As a defense attorney, it never ceases to amaze me how many individuals provide statements to police after their Miranda Warnings are given to them only to later regret doing so. Miranda Warnings are not meaningless, routine statements law enforcement give to suspects for fun. They have significant legal implications. Statements made after they have been given are difficult, if not impossible, to keep out of the courtroom. As such, remaining silent or requesting an attorney is usually a good idea.

 

Despite that apparent bright line rule, the Fifth Amendment continues to be dealt with by courts routinely. In particular, courts struggle with what qualifies as questioning by law enforcement and what qualifies as unsolicited information from suspects when Miranda Warnings have not been given. The Supreme Court of Wisconsin just addressed these issues in State of Wisconsin v. Harris[3]. In Harris, police asked the defendant if he would like give police a statement. The suspect, without having been read his Miranda Rights, replied “[t]hey caught me man, I got nothing else to say.” The Supreme Court of Wisconsin deemed the statement admissible as evidence because the police officer’s question could not reasonably be construed to be an attempt to elicit incriminating evidence from the suspect.

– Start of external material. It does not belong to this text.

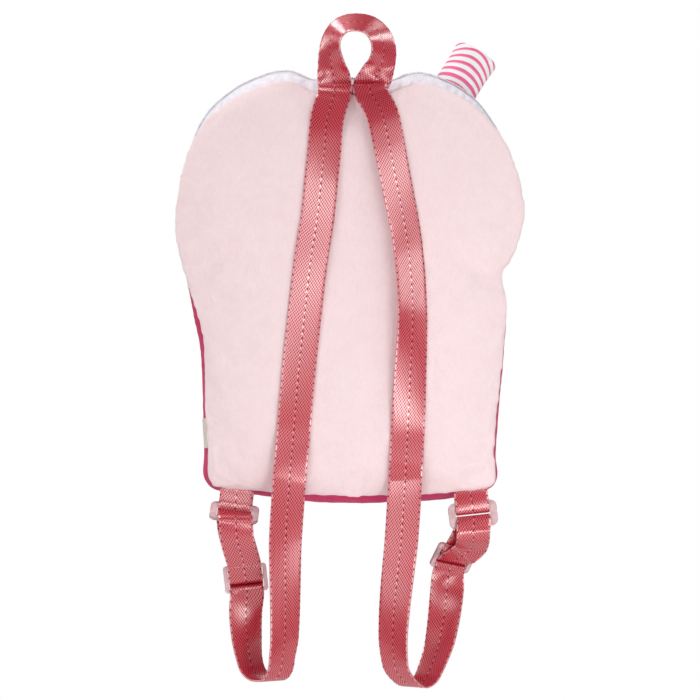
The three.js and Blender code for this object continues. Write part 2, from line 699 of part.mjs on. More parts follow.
// The upright frame on a ring's upper bar, and how far above it the bottom seam is.
function tabFrame(side) {
  const bar = inFrame(fittingPlaces(side).ring, 0, ringPitch);
  const level = fittingFrame(bar, { ...side.ring, pitch: 0 });
  const flat = fittingFrame(bar, { ...side.ring, pitch: 0, yaw: 0 });
  return { bar, level, flat, reach: bottomEdgeZ(bar.x) - bar.z };
}

function tabKeys(side) {
  const { bar, level, flat, reach } = tabFrame(side);
  const sewn = (offset, height) => ({
    at: inFrame(flat, SEAM_SETBACK + offset - bar.y, height),
    across: flat.across,
  });
  const inLevel = (p) => ({ at: inFrame(level, p.depth, p.height), across: level.across });
  const wrap = halfWrap(-TAB_HANG, 180, 360);
  return [
    sewn(-sewnOffset, reach + TAB_SEWN),
    sewn(-sewnOffset, reach),
    ...[{ depth: -wrapRadius, height: BAR / 2 }, ...wrap].map(inLevel),
    inLevel({ depth: wrapRadius, height: BAR / 2 }),
    sewn(sewnOffset, reach),
    sewn(sewnOffset, reach + TAB_SEWN),
  ];
}

// The room that two layers of sewn-in webbing need in the seam, as a cutter about height 0.
function seamPocket(width) {
  const layers = 2 * (sewnOffset + WEBBING_THICKNESS / 2 + GAP);
  return new THREE.BoxGeometry(width + 4 * GAP, layers, 2 * (TAB_SEWN + GAP));
}

// Centreline of the top loop in its own plane, with the band turned from facing the wearer
// at the seam towards level at the top. across: share of half HANDLE_REACH from the loop's
// middle. up: share of HANDLE_HEIGHT above the seam. out: share of the way from the seam's
// plane to the hook's. lean: degrees turned.
const HANDLE = [
  { across: -0.487, up: 0.06, out: 0.0, lean: 0 },
  { across: -0.52, up: 0.22, out: 0.16, lean: 8 },
  { across: -0.565, up: 0.372, out: 0.3, lean: 38 },
  { across: -0.608, up: 0.592, out: 0.65, lean: 50 },
  { across: -0.575, up: 0.76, out: 0.9, lean: 54 },
  { across: -0.454, up: 0.886, out: 1.0, lean: 55 },
  { across: -0.23, up: 0.98, out: 1.0, lean: 55 },
  { across: 0.11, up: 1.01, out: 1.0, lean: 55 },
  { across: 0.5, up: 0.965, out: 1.0, lean: 52 },
  { across: 0.79, up: 0.81, out: 0.9, lean: 47 },
  { across: 0.892, up: 0.592, out: 0.65, lean: 43 },
  { across: 0.8, up: 0.372, out: 0.3, lean: 36 },
  { across: 0.665, up: 0.21, out: 0.3, lean: 5 },
  { across: 0.487, up: 0.06, out: 0.0, lean: 0 },
];

function handleKeys() {
  const y = SEAM_SETBACK + sewnOffset;
  const keys = HANDLE.map((k) => {
    const z = seamTopZ + k.up * HANDLE_HEIGHT;
    const at = new THREE.Vector3((k.across * HANDLE_REACH) / 2, y * (1 - k.out), z);
    const lean = THREE.MathUtils.degToRad(k.lean);
    const inward = new THREE.Vector3(0, at.y, seamTopZ + 0.55 * HANDLE_HEIGHT).sub(at);
    inward.z *= Math.min(1, k.lean / 50);
    inward.normalize().multiplyScalar(Math.cos(lean));
    return { at, across: inward.addScaledVector(AWAY, -Math.sin(lean)), steps: 2 };
  });
  const legs = [-1, 1].map((side) => ({
    at: new THREE.Vector3(side * foldX, y, seamTopZ - TAB_SEWN),
    across: new THREE.Vector3(-side, 0, 0),
  }));
  return [legs[0], ...keys, legs[1]];
}

// A flat plate with round corners and slots, its thickness along Y.
function fittingGeometry(cheek, height, bars) {
  const width = WEBBING_WIDTH + SLOT_PLAY + 2 * cheek;
  const corner = 0.9 * Math.min(cheek, height / 3);
  const shape = new THREE.Shape();
  const [w, h] = [width / 2, height / 2];
  shape.moveTo(-w + corner, -h);
  shape.lineTo(w - corner, -h);
  shape.absarc(w - corner, -h + corner, corner, -Math.PI / 2, 0);
  shape.lineTo(w, h - corner);
  shape.absarc(w - corner, h - corner, corner, 0, Math.PI / 2);
  shape.lineTo(-w + corner, h);
  shape.absarc(-w + corner, h - corner, corner, Math.PI / 2, Math.PI);
  shape.lineTo(-w, -h + corner);
  shape.absarc(-w + corner, -h + corner, corner, Math.PI, 1.5 * Math.PI);
  const slotHalf = (WEBBING_WIDTH + SLOT_PLAY) / 2;
  const slotHeight = (height - bars * BAR) / (bars - 1);
  for (let i = 0; i + 1 < bars; i++) {
    const low = -h + BAR + i * (slotHeight + BAR);
    const hole = new THREE.Path();
    hole.moveTo(-slotHalf, low);
    hole.lineTo(-slotHalf, low + slotHeight);
    hole.lineTo(slotHalf, low + slotHeight);
    hole.lineTo(slotHalf, low);
    hole.closePath();
    shape.holes.push(hole);
  }
  const plate = new THREE.ExtrudeGeometry(shape, {
    depth: BAR,
    bevelEnabled: false,
    curveSegments: 5,
  });
  return plate.rotateX(Math.PI / 2).translate(0, BAR / 2, 0);
}

// Everything inside the bag's skin, grown by clearance, for fitting pieces on to it.
function bagEnvelope(clearance) {
  const columns = 8;
  const rings = [...PANEL_RINGS, 1];
  const back = rings.map((t) =>
    panelRing(t, -clearance, (x, z) => backFaceY(x, z, t) - clearance),
  );
  const gusset = Array.from({ length: columns + 1 }, (_, j) =>
    rim.map((_, i) => gussetPoint(i / RIM_STEPS, j / columns, clearance)),
  );
  const front = rings
    .reverse()
    .map((t) => panelRing(t, -clearance, (x, z) => frontFaceY(z, t) + clearance));
  const crest = middle.clone().setY(backFaceY(middle.x, middle.z, 0) - clearance);
  const belly = middle.clone().setY(frontFaceY(middle.z, 0) + clearance);
  return bodyFromRings([...back, ...gusset, ...front], crest, belly);
}

// The stuffed ear: a slightly waisted tube with a soft domed tip.
// up: share of EAR_LENGTH. wide: share of EAR_RADIUS.
const EAR_PROFILE = [
  { up: 0.0, wide: 0.97 },
  { up: 0.35, wide: 0.96 },
  { up: 0.6, wide: 0.95 },
  { up: 0.8, wide: 0.97 },
  { up: 0.93, wide: 1.0 },
  { up: 0.98, wide: 0.96 },
  { up: 1.0, wide: 0.6 },
];
const EAR = { across: 0.534, down: 0.0555, beyond: 8, side_lean: 32.5, forward_lean: 10 };

function earGeometry() {
  const profile = [
    new THREE.Vector2(0, 0),
    ...EAR_PROFILE.map((p) => new THREE.Vector2(p.wide * EAR_RADIUS, p.up * EAR_LENGTH)),
    new THREE.Vector2(0, EAR_LENGTH * 1.02),
  ];
  const ear = new THREE.LatheGeometry(profile, 22);
  ear.rotateX(Math.PI / 2);
  const forward = THREE.MathUtils.degToRad(EAR.forward_lean);
  const sideways = THREE.MathUtils.degToRad(EAR.side_lean);
  const way = new THREE.Vector3(
    Math.sin(sideways) * Math.cos(forward),
    Math.sin(forward),
    Math.cos(sideways) * Math.cos(forward),
  );
  ear.applyQuaternion(new THREE.Quaternion().setFromUnitVectors(UP, way));
  const z = levelZ(EAR.down);
  return ear.translate(EAR.across * halfWidth, frontSeamY(z) + EAR.beyond, z);
}

// The zip's slider with its pull, one plain piece at the left end of the teeth.
const ZIP_BODY = { length: 10, width: 8, height: 2.4 };
const ZIP_PULL = { length: 22, width: 6, height: 1.2 };

function zipSliderGeometry() {
  const u = zipLeft + 0.012;
  const lift = TAPE_WALL + COIL_HEIGHT + 2 * GAP;
  const at = gussetPoint(u, 0.5, COIL_HEIGHT + 2 * GAP);
  const along = gussetPoint(u - 0.01, 0.5, lift).sub(gussetPoint(u + 0.01, 0.5, lift)).normalize();
  const out = rimAt(u).outward.clone();
  out.addScaledVector(along, -out.dot(along)).normalize();
  const over = out.clone().cross(along);
  const body = new THREE.BoxGeometry(ZIP_BODY.length, ZIP_BODY.width, ZIP_BODY.height);
  body.translate(0, 0, ZIP_BODY.height / 2);
  const pull = new THREE.BoxGeometry(ZIP_PULL.length, ZIP_PULL.width, ZIP_PULL.height);
  pull.translate(ZIP_PULL.length / 2, 0, ZIP_PULL.height);
  const joined = geometryOf(solidOf(body).add(solidOf(pull)));
  const frame = new THREE.Matrix4().makeBasis(along, over, out).setPosition(at);
  return joined.applyMatrix4(frame);
}

function slab(lowZ, highZ) {
  const size = 4 * (BAG_WIDTH + BOTTOM_DEPTH);
  return new THREE.BoxGeometry(size, size, highZ - lowZ).translate(0, 0, (lowZ + highZ) / 2);
}

const bag = new THREE.Group();

const topPocket = seamPocket(4 * foldX).translate(0, SEAM_SETBACK, seamTopZ);
const tabPockets = Object.values(SIDES).map((side) => {
  const { bar, flat, reach } = tabFrame(side);
  const pocket = seamPocket(WEBBING_WIDTH).translate(0, SEAM_SETBACK - bar.y, reach);
  return pocket.applyMatrix4(flat.matrix);
});

const backPanel = cutBy(backPanelGeometry(), topPocket, ...tabPockets);
bag.add(piece("back_panel", backPanel, PALE_PINK));

const front = frontPanelGeometry();
const neckZ = levelZ(NECK);
const farUp = HANDLE_HEIGHT;
const farDown = bottomZ - BOTTOM_DEPTH;
bag.add(piece("front_head_panel", cutBy(front, slab(farDown, neckZ + GAP / 2)), PALE_PINK));
bag.add(piece("front_body_panel", cutBy(front, slab(neckZ - GAP / 2, farUp)), HOT_PINK));

const bodyGusset = gussetWall(neckRight + seamStep, neckLeft - seamStep, 36, 0, 1, 6, CLOTH_WALL);
bag.add(piece("body_gusset", cutBy(bodyGusset, ...tabPockets), HOT_PINK));
const headRight = gussetWall(zipRight + seamStep, neckRight - seamStep, 9, 0, 1, 6, CLOTH_WALL);
const headLeft = gussetWall(neckLeft + seamStep, zipLeft + 1 - seamStep, 9, 0, 1, 6, CLOTH_WALL);
bag.add(piece("head_side_right", headRight, PALE_PINK));
bag.add(piece("head_side_left", headLeft, PALE_PINK));

const tapeEdge = 0.02; // share of the gusset's width left open under the teeth
const zipSteps = 32;
const tapeBack = gussetWall(zipLeft, zipRight, zipSteps, 0, 0.5 - tapeEdge, 3, TAPE_WALL);
const tapeFront = gussetWall(zipLeft, zipRight, zipSteps, 0.5 + tapeEdge, 1, 3, TAPE_WALL);
const looseLoop = band(handleKeys(), WEBBING_WIDTH + 4 * GAP, WEBBING_THICKNESS + 2 * GAP);
bag.add(piece("zip_tape_back", cutBy(tapeBack, topPocket, looseLoop), ZIP_LILAC, 0.8));
bag.add(piece("zip_tape_front", tapeFront, ZIP_LILAC, 0.8));
const coilShare = COIL_WIDTH / TOP_DEPTH / 2;
const zipStep = (zipRight - zipLeft) / zipSteps;
const coil = gussetWall(
  zipLeft + zipStep,
  zipRight - zipStep,
  zipSteps - 2,
  0.5 - coilShare,
  0.5 + coilShare,
  2,
  COIL_HEIGHT,
  COIL_HEIGHT + GAP,
);
bag.add(piece("zip_teeth", coil, ZIP_LILAC, 0.5));
bag.add(piece("zip_slider", zipSliderGeometry(), ZIP_LILAC, 0.4));

bag.add(piece("ear", cutBy(earGeometry(), bagEnvelope(2 * GAP)), PALE_PINK));

bag.add(piece("top_loop", band(handleKeys()), STRAP_RED, 0.45));
for (const [name, side] of Object.entries(SIDES)) {
  const { ring, slider } = fittingPlaces(side);
  bag.add(piece(`shoulder_strap_${name}`, band(strapKeys(side)), STRAP_RED, 0.45));
  bag.add(piece(`anchor_tab_${name}`, band(tabKeys(side)), STRAP_RED, 0.45));
  const ringPlate = fittingGeometry(RING_CHEEK, RING_HEIGHT, 2).applyMatrix4(ring.matrix);
  bag.add(piece(`strap_ring_${name}`, ringPlate, CLEAR_PLASTIC, 0.15));
  const sliderPlate = fittingGeometry(SLIDER_CHEEK, SLIDER_HEIGHT, 3).applyMatrix4(slider.matrix);
  bag.add(piece(`strap_slider_${name}`, sliderPlate, CLEAR_PLASTIC, 0.15));
}

const labelU = rimShareAt(0.845, -1);
const labelHalf = LABEL_WIDTH / 2 / outline.getLength();
const label = gussetWall(
  labelU - labelHalf,
  labelU + labelHalf,
  3,
  0.015,
  LABEL_REACH / BOTTOM_DEPTH,
  2,
  LABEL_THICKNESS,
  LABEL_THICKNESS + 2 * GAP,
);
bag.add(piece("side_label", label, LABEL_CREAM));

export default bag;
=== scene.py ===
"""The looks of a child's soft backpack, hanging by its top loop and seen from the wearer's side.

The bag is plush, with a padded back panel, a woven zip over the top, one stuffed striped ear,
satin webbing and clear plastic adjusters. Lengths are metres, +Z is up and -Y is the wearer.
"""

from __future__ import annotations

import itertools
import json
import logging
import math
from bisect import bisect_right
from dataclasses import dataclass, field
from enum import Enum
from typing import Callable, Iterable, Sequence

import bmesh
import bpy
from mathutils import Matrix, Vector, noise
from mathutils.bvhtree import BVHTree
from mathutils.geometry import interpolate_bezier

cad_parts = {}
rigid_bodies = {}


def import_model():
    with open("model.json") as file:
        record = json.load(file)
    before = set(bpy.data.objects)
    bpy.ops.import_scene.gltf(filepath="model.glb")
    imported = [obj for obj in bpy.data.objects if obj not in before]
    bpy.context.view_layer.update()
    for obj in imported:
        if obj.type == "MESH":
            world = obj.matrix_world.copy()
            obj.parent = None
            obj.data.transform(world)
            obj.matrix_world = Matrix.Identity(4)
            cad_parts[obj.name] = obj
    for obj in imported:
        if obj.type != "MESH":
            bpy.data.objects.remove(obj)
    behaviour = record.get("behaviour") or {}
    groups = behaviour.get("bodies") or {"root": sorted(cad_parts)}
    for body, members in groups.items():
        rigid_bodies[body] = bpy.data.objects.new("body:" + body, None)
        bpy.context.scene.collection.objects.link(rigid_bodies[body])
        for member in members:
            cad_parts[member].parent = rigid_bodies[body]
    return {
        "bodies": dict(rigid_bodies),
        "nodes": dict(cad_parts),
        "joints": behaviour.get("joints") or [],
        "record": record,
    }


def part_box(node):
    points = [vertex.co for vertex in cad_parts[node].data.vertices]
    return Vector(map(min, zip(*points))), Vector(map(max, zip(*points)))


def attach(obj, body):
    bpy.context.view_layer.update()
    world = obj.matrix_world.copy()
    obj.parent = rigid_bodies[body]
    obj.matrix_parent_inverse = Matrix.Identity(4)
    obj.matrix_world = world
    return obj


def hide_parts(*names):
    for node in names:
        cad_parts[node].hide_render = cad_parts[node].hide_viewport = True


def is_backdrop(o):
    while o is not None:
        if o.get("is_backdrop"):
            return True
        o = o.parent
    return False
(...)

Thus, the Fifth Amendment and the right to remain silent only applies to questioning that expressly or through functional equivalence attempts to get self-incriminating evidence from a suspect.

 

Although the question in Harris was largely academic (the defendant had provided numerous other incriminating statements to police and there was little doubt as to his guilt), Harris highlights the complexity of Fifth Amendment issues as the Supreme Court of Wisconsin disagreed with the Court of Appeals and trial court’s opinion.[4] As such, a criminal defense lawyer cannot emphasize enough the importance for individuals to understand their basic Fifth Amendment rights and to refrain from making potential incrimination statements to law enforcement.

 

Nathan Martin is currently concentrating his practice on criminal law, civil litigation, and family law in both Green and Lafayette Counties. He can be reached atnmartin@duxstadlaw.com.




[1] 384 U.S. 436 (1966).

[2] Id. at 479.

[3] State of Wisconsin v. Harris, 2017 WI 31 (not yet published in a reporter).

[4] Both the Court of Appeals and trial court ruled the statement inadmissible but, in light of all the evidence, irrelevant to the outcome. The Supreme Court of Wisconsin held the statement was admissible.